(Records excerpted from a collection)
# # #
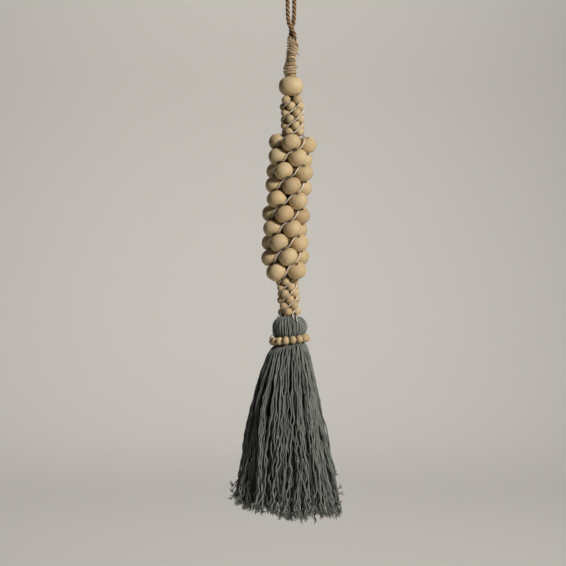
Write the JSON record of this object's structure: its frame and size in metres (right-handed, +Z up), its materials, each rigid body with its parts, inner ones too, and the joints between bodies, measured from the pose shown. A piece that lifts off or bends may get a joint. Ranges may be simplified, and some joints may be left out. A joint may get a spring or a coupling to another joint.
{
  "type": "beaded tassel",
  "caption": "Long hanging tassel: a twisted jute loop with a whipping, a round wooden bead, a braided tube of wooden beads, a ring of beads and a full skirt of grey-green cotton yarn",
  "frame": {"origin": "The underside of the loop's crown, where the loop bears on whatever holds it up.", "axes": "+Z up along the hanging tassel, -Y the front, +X to the viewer's right."},
  "size_m": [0.1107, 0.1106, 0.5716],
  "materials": {
    "wood": "raw, fine grain",
    "cotton_cord": "matt, twisted",
    "jute_cord": "matt, three-ply twist",
    "jute_twine": "matt, wound in turns",
    "cotton_yarn": "matt, loose plied strands"
  },
  "bodies": {
    "root": {"hanging_loop": "jute_cord", "whipping": "jute_twine", "top_bead": "wood", "bead_strand_1": "wood", "bead_strand_2": "wood", "bead_strand_3": "wood", "bead_strand_4": "wood", "large_bead_01_1": "wood", "large_bead_01_2": "wood", "large_bead_01_3": "wood", "large_bead_01_4": "wood", "large_bead_02_1": "wood", "large_bead_02_2": "wood", "large_bead_02_3": "wood", "large_bead_02_4": "wood", "large_bead_03_1": "wood", "large_bead_03_2": "wood", "large_bead_03_3": "wood", "large_bead_03_4": "wood", "large_bead_04_1": "wood", "large_bead_04_2": "wood", "large_bead_04_3": "wood", "large_bead_04_4": "wood", "large_bead_05_1": "wood", "large_bead_05_2": "wood", "large_bead_05_3": "wood", "large_bead_05_4": "wood", "large_bead_06_1": "wood", "large_bead_06_2": "wood", "large_bead_06_3": "wood", "large_bead_06_4": "wood", "large_bead_07_1": "wood", "large_bead_07_2": "wood", "large_bead_07_3": "wood", "large_bead_07_4": "wood", "large_bead_08_1": "wood", "large_bead_08_2": "wood", "large_bead_08_3": "wood", "large_bead_08_4": "wood", "large_bead_09_1": "wood", "large_bead_09_2": "wood", "large_bead_09_3": "wood", "large_bead_09_4": "wood", "large_bead_10_1": "wood", "large_bead_10_2": "wood", "large_bead_10_3": "wood", "large_bead_10_4": "wood", "crossing_cord_1": "cotton_cord", "crossing_cord_2": "cotton_cord", "crossing_cord_3": "cotton_cord", "crossing_cord_4": "cotton_cord", "bead_ring": "wood", "yarn_tassel": "cotton_yarn"}
  },
  "joints": []
}
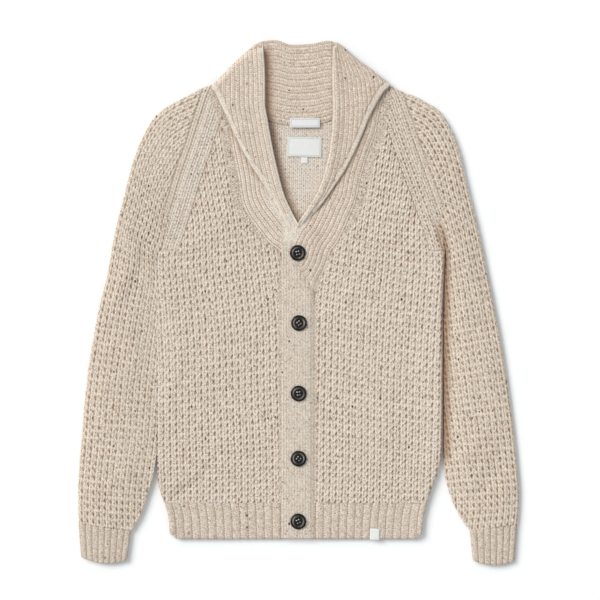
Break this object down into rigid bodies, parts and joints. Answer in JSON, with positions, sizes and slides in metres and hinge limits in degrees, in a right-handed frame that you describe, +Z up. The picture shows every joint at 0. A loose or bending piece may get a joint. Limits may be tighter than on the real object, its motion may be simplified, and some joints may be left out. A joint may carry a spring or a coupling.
{
  "type": "shawl collar cardigan",
  "caption": "Long-sleeved shawl collar cardigan in chunky flecked waffle knit with ribbed collar, cuffs and hem, laid flat with its horn buttons closed.",
  "frame": {"origin": "middle of the whole laid-out outline, on the surface that the back lies on", "axes": "+Y from the hem to the collar, +X to the wearer's left, +Z up from the surface to the front"},
  "size_m": [0.6613, 0.7875, 0.018],
  "materials": {
    "waffle_knit": "oatmeal marl yarn with dark, rust and brown flecks in a deep waffle stitch, matt and slightly hairy",
    "rib_knit": "the same oatmeal marl yarn in a firm rib, matt",
    "jersey_knit": "the same yarn in a fine, close double jersey, matt",
    "dark_horn": "near-black horn with faint brown streaks, polished",
    "woven_label": "bare off-white woven tape, matt"
  },
  "bodies": {
    "root": {"back_panel": "waffle_knit", "front_right": "waffle_knit", "front_left": "waffle_knit", "sleeve_right": "waffle_knit", "sleeve_left": "waffle_knit", "cuff_right": "rib_knit", "cuff_left": "rib_knit", "hem_back": "rib_knit", "hem_front_right": "rib_knit", "hem_front_left": "rib_knit", "collar_back": "rib_knit", "collar_band_right": "rib_knit", "collar_band_left": "rib_knit", "collar_fall_right": "rib_knit", "collar_fall_left": "rib_knit", "placket_under": "jersey_knit", "placket_top": "jersey_knit", "button_1": "dark_horn", "button_2": "dark_horn", "button_3": "dark_horn", "button_4": "dark_horn", "button_5": "dark_horn", "neck_tape": "woven_label", "neck_label": "woven_label", "size_tab": "woven_label", "side_tab": "woven_label"}
  },
  "joints": []
}
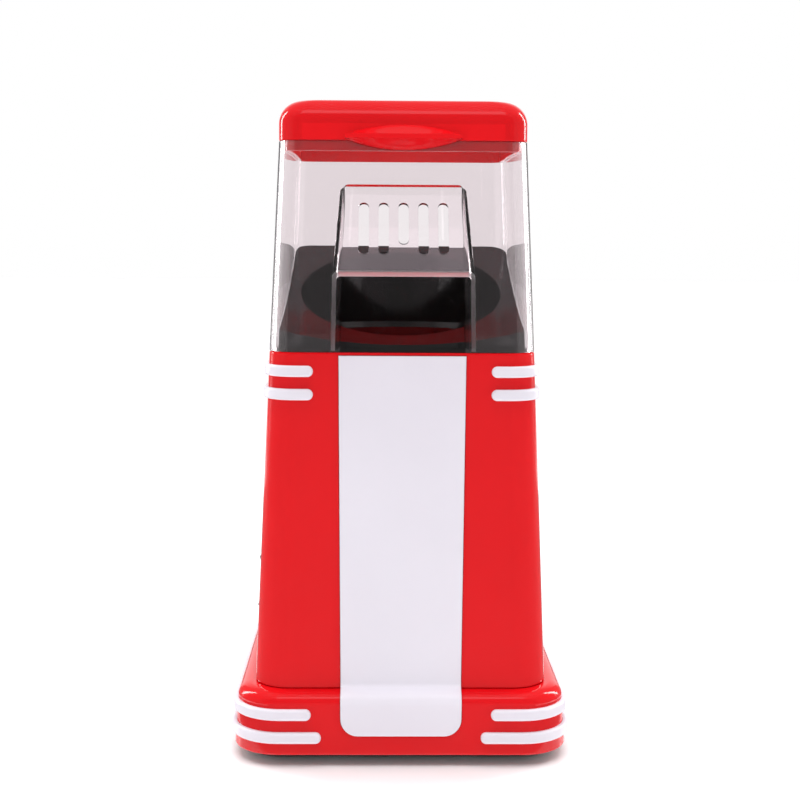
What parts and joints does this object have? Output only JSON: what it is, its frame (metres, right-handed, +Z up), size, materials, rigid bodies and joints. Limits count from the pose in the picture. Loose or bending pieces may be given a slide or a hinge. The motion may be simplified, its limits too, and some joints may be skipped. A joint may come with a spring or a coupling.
{
  "type": "popcorn maker",
  "caption": "Hot-air popcorn maker: tapered body on a wider plinth, clear lift-off cover with an outlet hood, and a measuring lid.",
  "frame": {"origin": "on the table, under the middle of the plinth", "axes": "+Z up, the outlet hood and front panel face -Y, the switch is on the -X side"},
  "size_m": [0.157, 0.1636, 0.3],
  "materials": {
    "red_plastic": "gloss red ABS",
    "white_plastic": "satin white ABS",
    "clear_plastic": "clear polycarbonate, faint pink tint",
    "black_plastic": "gloss black heat-resistant plastic",
    "dark_phenolic": "moulded phenolic",
    "rubber": "matt black rubber",
    "coated_aluminium": "aluminium with a black non-stick coat",
    "nichrome": "oxidised resistance wire",
    "mica": "mica board",
    "board": "green circuit board",
    "zinc_steel": "zinc-plated steel"
  },
  "bodies": {
    "base": {"base_plate": "black_plastic", "base_screw_1": "zinc_steel", "base_screw_2": "zinc_steel", "base_screw_3": "zinc_steel", "base_screw_4": "zinc_steel", "body_shell": "red_plastic", "cord_gland": "black_plastic", "fan_housing": "dark_phenolic", "front_panel": "white_plastic", "heater_coil": "nichrome", "heater_shroud": "zinc_steel", "housing_screw_1": "zinc_steel", "housing_screw_2": "zinc_steel", "housing_screw_3": "zinc_steel", "housing_screw_4": "zinc_steel", "mica_cross": "mica", "motor_bracket": "zinc_steel", "motor_can": "zinc_steel", "plinth": "red_plastic", "popcorn_tray": "black_plastic", "popping_chamber": "coated_aluminium", "rectifier_board": "board", "rubber_foot_1": "rubber", "rubber_foot_2": "rubber", "rubber_foot_3": "rubber", "rubber_foot_4": "rubber", "stripe_lower_a_left": "white_plastic", "stripe_lower_a_right": "white_plastic", "stripe_lower_b_left": "white_plastic", "stripe_lower_b_right": "white_plastic", "stripe_upper_a_left": "white_plastic", "stripe_upper_a_right": "white_plastic", "stripe_upper_b_left": "white_plastic", "stripe_upper_b_right": "white_plastic", "switch_frame": "black_plastic", "thermal_fuse": "zinc_steel", "thermostat": "zinc_steel"},
    "cover": {"clear_cover": "clear_plastic"},
    "lid": {"measuring_lid": "red_plastic"},
    "rocker": {"switch_rocker": "black_plastic"},
    "fan": {"fan_impeller": "dark_phenolic", "motor_shaft": "zinc_steel"}
  },
  "joints": [
    {"name": "cover_lift", "type": "slide", "parent": "base", "child": "cover", "axis": [0, 0, 1], "range_m": [0, 0.08]},
    {"name": "lid_lift", "type": "slide", "parent": "cover", "child": "lid", "axis": [0, 0, 1], "range_m": [0, 0.05]},
    {"name": "switch_rock", "type": "hinge", "parent": "base", "child": "rocker", "pos_m": [-0.06603, -0.01, 0.07], "axis": [0, 1, 0], "range_deg": [-5, 5]},
    {"name": "fan_spin", "type": "hinge", "parent": "base", "child": "fan", "pos_m": [0, 0, 0.07], "axis": [0, 0, 1], "continuous": true}
  ]
}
# # #
» **Exercise description**: Tally how many lines of the data include the word "that". Write the number and nothing else.

» **Output of the exercise**: 3